– Le Quai 9 a 20 ans. Et maintenant?
OpinionAnne François Pour le comité de l’association Première ligne
Publié aujourd’hui à 07h05
Ancrée dans la loi en 2008 lors d’un plébiscite populaire (68% en Suisse, 74% à Genève), la Loi sur les stupéfiants se base sur la concertation entre tous les acteurs de terrain. La réduction des risques, dont les salles de consommation, est un pilier de cette politique pragmatique qui a démontré depuis longtemps un succès incontestable pour la santé publique: quasi disparition des nouvelles infections VIH chez les usager·ères de drogues et diminution drastique des overdoses mortelles.
Le Quai 9, installé depuis juste 20 ans, même si certains ne s’en souviennent plus, là où le marché de la cocaïne fleurissait, a permis d’éviter morts et maladies ainsi qu’à de nombreuses personnes d’être mises en lien avec des lieux de soins. Le quartier, sur les heures d’ouverture il est vrai, est soulagé des consommations sur la voie publique. Cette politique concertée se fait entre autres en lien avec la police, comme rappelé par la présence du Conseiller d’Etat Mauro Poggia lors du premier épisode des festivités anniversaires marquant les 20 ans du Quai 9. Des voisin·es réclament d’ailleurs que le Quai 9 reste ouvert la nuit et manifestent leur inquiétude du devenir de cette salle de consommation à moindre risque avec les travaux de la gare.
Toutes les études montrent que sanctionner les consommateur·trices n’augmente pas la sécurité des rues, mais conduit à remplir les prisons de personnes dont la consommation n’est en rien réduite et dont les risques pour la santé sont au contraire augmentés. La guerre à la drogue menée sur l’ensemble de la planète n’a pas non plus réussi à assécher ce marché prospère: à Genève, la nuit, il est plus facile de trouver de la cocaïne que du lait.

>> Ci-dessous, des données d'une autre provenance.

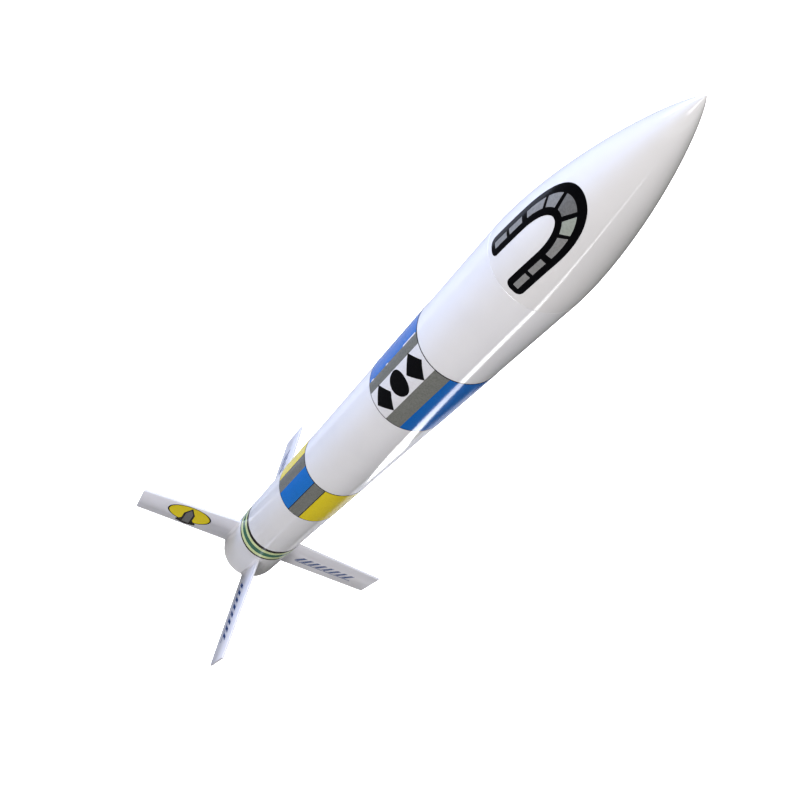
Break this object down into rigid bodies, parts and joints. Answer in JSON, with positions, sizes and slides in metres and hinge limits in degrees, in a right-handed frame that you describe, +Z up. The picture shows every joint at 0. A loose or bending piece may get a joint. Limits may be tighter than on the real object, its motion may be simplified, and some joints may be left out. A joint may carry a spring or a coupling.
{
  "type": "model rocket",
  "caption": "Model rocket with a slender body tube, ogive nose cone that lifts off, four thin fins, printed wrap bands, launch lugs and a retained motor.",
  "frame": {"origin": "centre of the tail, on the surface that the rocket stands on (fin trailing edges and tube rim)", "axes": "+Z up the rocket to the nose tip; fins 1 to 4 point along -X, -Y, +X and +Y, and the launch lugs lie between +X and +Y"},
  "size_m": [0.18, 0.18, 0.5574],
  "materials": {
    "painted_paper_tube": "gloss white enamel over a sealed paper tube",
    "painted_fin": "gloss white enamel over sealed 1.6 mm plywood",
    "nose_plastic": "blow-moulded polystyrene, gloss white enamel",
    "painted_paper_lug": "gloss white enamel over a paper tube",
    "kraft_paper_tube": "plain spiral-wound kraft paper",
    "plywood": "laser-cut birch plywood, unpainted",
    "green_fibre_ring": "vulcanised fibre ring",
    "retainer_plastic": "moulded black nylon",
    "motor_paper_case": "rolled kraft paper case",
    "pressed_clay": "pressed dry clay",
    "pressed_powder": "pressed black powder",
    "delay_powder": "pressed delay powder",
    "printed_film_upper": "printed gloss film in blue, grey and white",
    "printed_film_lower": "printed gloss film in yellow, grey and blue",
    "printed_film_tail": "printed gloss film in black, yellow and dark teal",
    "decal_film": "thin printed decal film",
    "anchor_paper": "folded card tab",
    "woven_elastic": "flat woven elastic",
    "parachute_film": "thin plastic film with thread shroud lines",
    "wadding_tissue": "flame-resistant tissue"
  },
  "bodies": {
    "airframe": {"body_tube": "painted_paper_tube", "fin_1": "painted_fin", "fin_2": "painted_fin", "fin_3": "painted_fin", "fin_4": "painted_fin", "motor_tube": "kraft_paper_tube", "centering_ring_aft": "plywood", "centering_ring_fwd": "plywood", "thrust_ring": "green_fibre_ring", "retainer_ring": "retainer_plastic", "launch_lug_aft": "painted_paper_lug", "launch_lug_fwd": "painted_paper_lug", "upper_band": "printed_film_upper", "lower_band": "printed_film_lower", "tail_band": "printed_film_tail", "shock_cord_anchor": "anchor_paper", "shock_cord": "woven_elastic", "parachute": "parachute_film", "recovery_wadding": "wadding_tissue"},
    "nose": {"nose_cone": "nose_plastic", "nose_base": "nose_plastic"},
    "motor": {"motor_case": "motor_paper_case", "clay_nozzle": "pressed_clay", "propellant_grain": "pressed_powder", "delay_grain": "delay_powder", "ejection_charge": "pressed_powder", "case_cap": "pressed_clay"},
    "retainer_cap": {"retainer_cap": "retainer_plastic"}
  },
  "joints": [
    {"name": "nose_lift", "type": "slide", "parent": "airframe", "child": "nose", "axis": [0, 0, 1], "range_m": [0, 0.1], "deforming": ["shock_cord"]},
    {"name": "motor_slide", "type": "slide", "parent": "airframe", "child": "motor", "axis": [0, 0, -1], "range_m": [0, 0.09]},
    {"name": "cap_turn", "type": "hinge", "parent": "motor", "child": "retainer_cap", "pos_m": [0, 0, 0.007], "axis": [0, 0, 1], "continuous": true}
  ]
}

Ces constats ne sont pas ceux d’une association militante mais le fruit des recherches de la Commission globale de politique en matière de drogues dont les éminents membres comptent notre ancienne présidente Ruth Dreifuss et de nombreuses personnalités politiques qui ont le courage de reconnaître que les politiques qu’elles ont menées étaient dangereuses pour la santé publique et les droits humains, qu’elles augmentaient la violence et que la révision des traités internationaux est impérative pour une meilleure santé globale.
Première ligne est, de fait, un observatoire de la consommation de psychotropes à Genève, ce qui lui donne une position privilégiée pour réfléchir à d’autres voies. L’échec de la voie répressive doit nous conduire à explorer les bénéfices d’une politique de dépénalisation, en commençant par celle de l’usage des drogues, pour sortir d’une forme d’hypocrisie qui dure depuis trop longtemps et aller vers une baisse de la criminalité dans les pays consommateurs ainsi qu’une diminution des morts et de la violence dans les pays producteurs. Avoir un contrôle sur les produits permettrait aussi de sortir du tabou qui empêche un réel travail de prévention.
Première ligne souhaite donc qu’une véritable régulation du marché puisse être une perspective. En attendant, la dépénalisation de la consommation de toutes les drogues serait un pas important pour reconnaître sortir d’une situation dont les méfaits sont à présents reconnus. Souhaitons que la période post-Covid, qui devra nécessairement nous inciter à remettre la santé au cœur de nos priorités, permette de rouvrir sérieusement le débat sur les bénéfices de la dépénalisation pour l’ensemble de la société.
Co-présidente de l’association Première ligne.